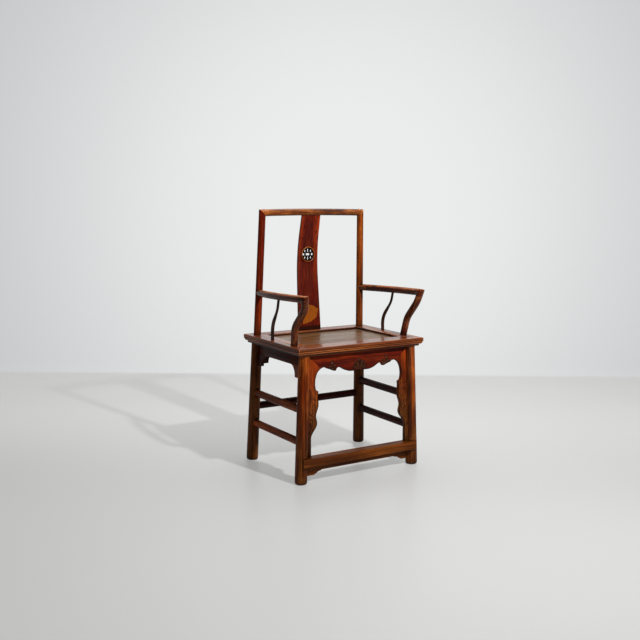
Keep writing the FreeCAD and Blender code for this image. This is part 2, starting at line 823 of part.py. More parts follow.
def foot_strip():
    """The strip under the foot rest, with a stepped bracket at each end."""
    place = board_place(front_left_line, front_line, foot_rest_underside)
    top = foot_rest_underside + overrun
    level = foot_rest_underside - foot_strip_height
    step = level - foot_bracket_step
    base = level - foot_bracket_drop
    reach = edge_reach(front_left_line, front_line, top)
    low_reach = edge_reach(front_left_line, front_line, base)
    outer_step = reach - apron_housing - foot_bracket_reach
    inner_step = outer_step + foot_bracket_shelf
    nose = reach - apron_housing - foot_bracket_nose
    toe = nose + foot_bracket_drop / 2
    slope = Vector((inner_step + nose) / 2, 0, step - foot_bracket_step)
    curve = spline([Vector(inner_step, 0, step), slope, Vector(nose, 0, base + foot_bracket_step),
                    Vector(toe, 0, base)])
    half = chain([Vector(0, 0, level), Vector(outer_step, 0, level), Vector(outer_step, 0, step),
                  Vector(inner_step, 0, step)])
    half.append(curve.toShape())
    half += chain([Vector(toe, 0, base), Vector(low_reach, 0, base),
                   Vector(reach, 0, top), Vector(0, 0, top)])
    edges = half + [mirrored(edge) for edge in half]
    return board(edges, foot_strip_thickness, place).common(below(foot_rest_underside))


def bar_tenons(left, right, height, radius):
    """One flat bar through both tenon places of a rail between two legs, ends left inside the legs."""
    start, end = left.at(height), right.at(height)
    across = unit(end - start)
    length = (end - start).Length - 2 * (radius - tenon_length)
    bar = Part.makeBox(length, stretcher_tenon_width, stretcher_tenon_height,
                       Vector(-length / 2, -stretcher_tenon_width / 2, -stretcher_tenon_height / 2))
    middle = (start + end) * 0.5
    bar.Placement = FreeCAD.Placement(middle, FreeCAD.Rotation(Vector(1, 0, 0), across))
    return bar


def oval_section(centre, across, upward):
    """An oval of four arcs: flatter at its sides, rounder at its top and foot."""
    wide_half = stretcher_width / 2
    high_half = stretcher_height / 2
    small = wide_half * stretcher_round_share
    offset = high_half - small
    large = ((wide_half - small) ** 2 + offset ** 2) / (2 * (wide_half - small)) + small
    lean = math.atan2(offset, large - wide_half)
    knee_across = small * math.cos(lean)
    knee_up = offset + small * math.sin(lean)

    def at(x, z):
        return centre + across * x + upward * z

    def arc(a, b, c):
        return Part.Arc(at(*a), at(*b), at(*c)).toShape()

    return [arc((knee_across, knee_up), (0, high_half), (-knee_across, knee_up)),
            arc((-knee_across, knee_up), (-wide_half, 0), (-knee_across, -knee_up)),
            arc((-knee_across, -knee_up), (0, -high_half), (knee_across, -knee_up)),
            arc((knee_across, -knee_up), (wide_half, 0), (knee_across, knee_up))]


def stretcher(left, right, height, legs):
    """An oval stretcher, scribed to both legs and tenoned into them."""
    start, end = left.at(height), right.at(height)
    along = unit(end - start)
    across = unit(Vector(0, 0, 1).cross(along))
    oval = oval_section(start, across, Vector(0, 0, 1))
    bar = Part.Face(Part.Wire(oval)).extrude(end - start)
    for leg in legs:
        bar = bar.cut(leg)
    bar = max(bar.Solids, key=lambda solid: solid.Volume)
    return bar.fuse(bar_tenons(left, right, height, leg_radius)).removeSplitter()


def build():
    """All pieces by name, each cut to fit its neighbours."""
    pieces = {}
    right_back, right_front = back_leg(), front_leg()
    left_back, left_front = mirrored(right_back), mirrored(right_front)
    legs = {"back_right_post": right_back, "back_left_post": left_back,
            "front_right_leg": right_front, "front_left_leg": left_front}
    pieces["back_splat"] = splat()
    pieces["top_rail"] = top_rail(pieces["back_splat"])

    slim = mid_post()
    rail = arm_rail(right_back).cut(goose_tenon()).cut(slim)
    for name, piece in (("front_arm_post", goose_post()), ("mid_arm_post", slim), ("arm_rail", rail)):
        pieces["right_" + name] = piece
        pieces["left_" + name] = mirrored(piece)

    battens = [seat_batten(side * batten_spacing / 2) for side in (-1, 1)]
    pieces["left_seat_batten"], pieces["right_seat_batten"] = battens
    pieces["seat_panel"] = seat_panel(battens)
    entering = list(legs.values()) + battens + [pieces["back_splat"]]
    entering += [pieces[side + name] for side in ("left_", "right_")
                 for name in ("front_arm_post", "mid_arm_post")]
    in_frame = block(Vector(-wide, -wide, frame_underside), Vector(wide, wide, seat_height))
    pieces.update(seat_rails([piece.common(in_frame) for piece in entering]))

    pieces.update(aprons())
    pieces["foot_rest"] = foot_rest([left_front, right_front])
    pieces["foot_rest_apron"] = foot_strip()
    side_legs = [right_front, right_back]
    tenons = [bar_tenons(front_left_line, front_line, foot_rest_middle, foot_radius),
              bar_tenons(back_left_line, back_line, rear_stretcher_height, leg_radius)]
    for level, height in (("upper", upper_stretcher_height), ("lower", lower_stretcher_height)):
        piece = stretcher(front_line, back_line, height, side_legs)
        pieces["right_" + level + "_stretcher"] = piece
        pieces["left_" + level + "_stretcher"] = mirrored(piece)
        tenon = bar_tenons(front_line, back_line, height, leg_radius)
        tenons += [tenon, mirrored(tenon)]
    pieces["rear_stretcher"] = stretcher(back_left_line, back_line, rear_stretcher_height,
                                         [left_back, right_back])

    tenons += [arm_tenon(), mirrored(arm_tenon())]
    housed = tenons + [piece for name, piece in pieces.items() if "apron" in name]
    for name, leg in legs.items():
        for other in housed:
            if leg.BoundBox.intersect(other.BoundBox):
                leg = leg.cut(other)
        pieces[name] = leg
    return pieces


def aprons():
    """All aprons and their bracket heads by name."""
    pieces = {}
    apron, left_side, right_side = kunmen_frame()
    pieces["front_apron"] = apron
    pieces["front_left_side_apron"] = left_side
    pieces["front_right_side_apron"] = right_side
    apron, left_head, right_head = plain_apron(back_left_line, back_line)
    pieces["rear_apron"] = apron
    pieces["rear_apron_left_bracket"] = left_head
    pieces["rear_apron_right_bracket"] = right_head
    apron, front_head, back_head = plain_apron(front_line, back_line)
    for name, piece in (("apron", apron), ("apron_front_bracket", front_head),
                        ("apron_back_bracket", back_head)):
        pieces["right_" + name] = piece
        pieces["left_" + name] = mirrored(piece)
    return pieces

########

[What you should do]:
Return the material exactly as it stands.

[Solution to this exercise]:
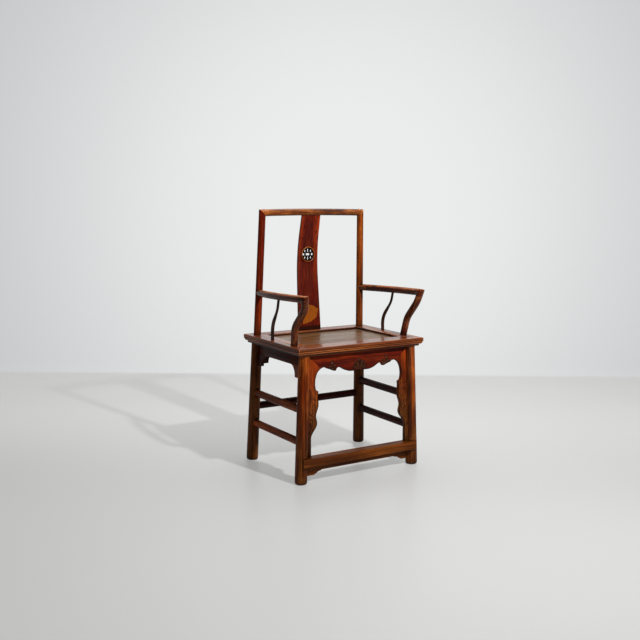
Keep writing the FreeCAD and Blender code for this image. This is part 2, starting at line 823 of part.py. More parts follow.
def foot_strip():
    """The strip under the foot rest, with a stepped bracket at each end."""
    place = board_place(front_left_line, front_line, foot_rest_underside)
    top = foot_rest_underside + overrun
    level = foot_rest_underside - foot_strip_height
    step = level - foot_bracket_step
    base = level - foot_bracket_drop
    reach = edge_reach(front_left_line, front_line, top)
    low_reach = edge_reach(front_left_line, front_line, base)
    outer_step = reach - apron_housing - foot_bracket_reach
    inner_step = outer_step + foot_bracket_shelf
    nose = reach - apron_housing - foot_bracket_nose
    toe = nose + foot_bracket_drop / 2
    slope = Vector((inner_step + nose) / 2, 0, step - foot_bracket_step)
    curve = spline([Vector(inner_step, 0, step), slope, Vector(nose, 0, base + foot_bracket_step),
                    Vector(toe, 0, base)])
    half = chain([Vector(0, 0, level), Vector(outer_step, 0, level), Vector(outer_step, 0, step),
                  Vector(inner_step, 0, step)])
    half.append(curve.toShape())
    half += chain([Vector(toe, 0, base), Vector(low_reach, 0, base),
                   Vector(reach, 0, top), Vector(0, 0, top)])
    edges = half + [mirrored(edge) for edge in half]
    return board(edges, foot_strip_thickness, place).common(below(foot_rest_underside))


def bar_tenons(left, right, height, radius):
    """One flat bar through both tenon places of a rail between two legs, ends left inside the legs."""
    start, end = left.at(height), right.at(height)
    across = unit(end - start)
    length = (end - start).Length - 2 * (radius - tenon_length)
    bar = Part.makeBox(length, stretcher_tenon_width, stretcher_tenon_height,
                       Vector(-length / 2, -stretcher_tenon_width / 2, -stretcher_tenon_height / 2))
    middle = (start + end) * 0.5
    bar.Placement = FreeCAD.Placement(middle, FreeCAD.Rotation(Vector(1, 0, 0), across))
    return bar


def oval_section(centre, across, upward):
    """An oval of four arcs: flatter at its sides, rounder at its top and foot."""
    wide_half = stretcher_width / 2
    high_half = stretcher_height / 2
    small = wide_half * stretcher_round_share
    offset = high_half - small
    large = ((wide_half - small) ** 2 + offset ** 2) / (2 * (wide_half - small)) + small
    lean = math.atan2(offset, large - wide_half)
    knee_across = small * math.cos(lean)
    knee_up = offset + small * math.sin(lean)

    def at(x, z):
        return centre + across * x + upward * z

    def arc(a, b, c):
        return Part.Arc(at(*a), at(*b), at(*c)).toShape()

    return [arc((knee_across, knee_up), (0, high_half), (-knee_across, knee_up)),
            arc((-knee_across, knee_up), (-wide_half, 0), (-knee_across, -knee_up)),
            arc((-knee_across, -knee_up), (0, -high_half), (knee_across, -knee_up)),
            arc((knee_across, -knee_up), (wide_half, 0), (knee_across, knee_up))]


def stretcher(left, right, height, legs):
    """An oval stretcher, scribed to both legs and tenoned into them."""
    start, end = left.at(height), right.at(height)
    along = unit(end - start)
    across = unit(Vector(0, 0, 1).cross(along))
    oval = oval_section(start, across, Vector(0, 0, 1))
    bar = Part.Face(Part.Wire(oval)).extrude(end - start)
    for leg in legs:
        bar = bar.cut(leg)
    bar = max(bar.Solids, key=lambda solid: solid.Volume)
    return bar.fuse(bar_tenons(left, right, height, leg_radius)).removeSplitter()


def build():
    """All pieces by name, each cut to fit its neighbours."""
    pieces = {}
    right_back, right_front = back_leg(), front_leg()
    left_back, left_front = mirrored(right_back), mirrored(right_front)
    legs = {"back_right_post": right_back, "back_left_post": left_back,
            "front_right_leg": right_front, "front_left_leg": left_front}
    pieces["back_splat"] = splat()
    pieces["top_rail"] = top_rail(pieces["back_splat"])

    slim = mid_post()
    rail = arm_rail(right_back).cut(goose_tenon()).cut(slim)
    for name, piece in (("front_arm_post", goose_post()), ("mid_arm_post", slim), ("arm_rail", rail)):
        pieces["right_" + name] = piece
        pieces["left_" + name] = mirrored(piece)

    battens = [seat_batten(side * batten_spacing / 2) for side in (-1, 1)]
    pieces["left_seat_batten"], pieces["right_seat_batten"] = battens
    pieces["seat_panel"] = seat_panel(battens)
    entering = list(legs.values()) + battens + [pieces["back_splat"]]
    entering += [pieces[side + name] for side in ("left_", "right_")
                 for name in ("front_arm_post", "mid_arm_post")]
    in_frame = block(Vector(-wide, -wide, frame_underside), Vector(wide, wide, seat_height))
    pieces.update(seat_rails([piece.common(in_frame) for piece in entering]))

    pieces.update(aprons())
    pieces["foot_rest"] = foot_rest([left_front, right_front])
    pieces["foot_rest_apron"] = foot_strip()
    side_legs = [right_front, right_back]
    tenons = [bar_tenons(front_left_line, front_line, foot_rest_middle, foot_radius),
              bar_tenons(back_left_line, back_line, rear_stretcher_height, leg_radius)]
    for level, height in (("upper", upper_stretcher_height), ("lower", lower_stretcher_height)):
        piece = stretcher(front_line, back_line, height, side_legs)
        pieces["right_" + level + "_stretcher"] = piece
        pieces["left_" + level + "_stretcher"] = mirrored(piece)
        tenon = bar_tenons(front_line, back_line, height, leg_radius)
        tenons += [tenon, mirrored(tenon)]
    pieces["rear_stretcher"] = stretcher(back_left_line, back_line, rear_stretcher_height,
                                         [left_back, right_back])

    tenons += [arm_tenon(), mirrored(arm_tenon())]
    housed = tenons + [piece for name, piece in pieces.items() if "apron" in name]
    for name, leg in legs.items():
        for other in housed:
            if leg.BoundBox.intersect(other.BoundBox):
                leg = leg.cut(other)
        pieces[name] = leg
    return pieces


def aprons():
    """All aprons and their bracket heads by name."""
    pieces = {}
    apron, left_side, right_side = kunmen_frame()
    pieces["front_apron"] = apron
    pieces["front_left_side_apron"] = left_side
    pieces["front_right_side_apron"] = right_side
    apron, left_head, right_head = plain_apron(back_left_line, back_line)
    pieces["rear_apron"] = apron
    pieces["rear_apron_left_bracket"] = left_head
    pieces["rear_apron_right_bracket"] = right_head
    apron, front_head, back_head = plain_apron(front_line, back_line)
    for name, piece in (("apron", apron), ("apron_front_bracket", front_head),
                        ("apron_back_bracket", back_head)):
        pieces["right_" + name] = piece
        pieces["left_" + name] = mirrored(piece)
    return pieces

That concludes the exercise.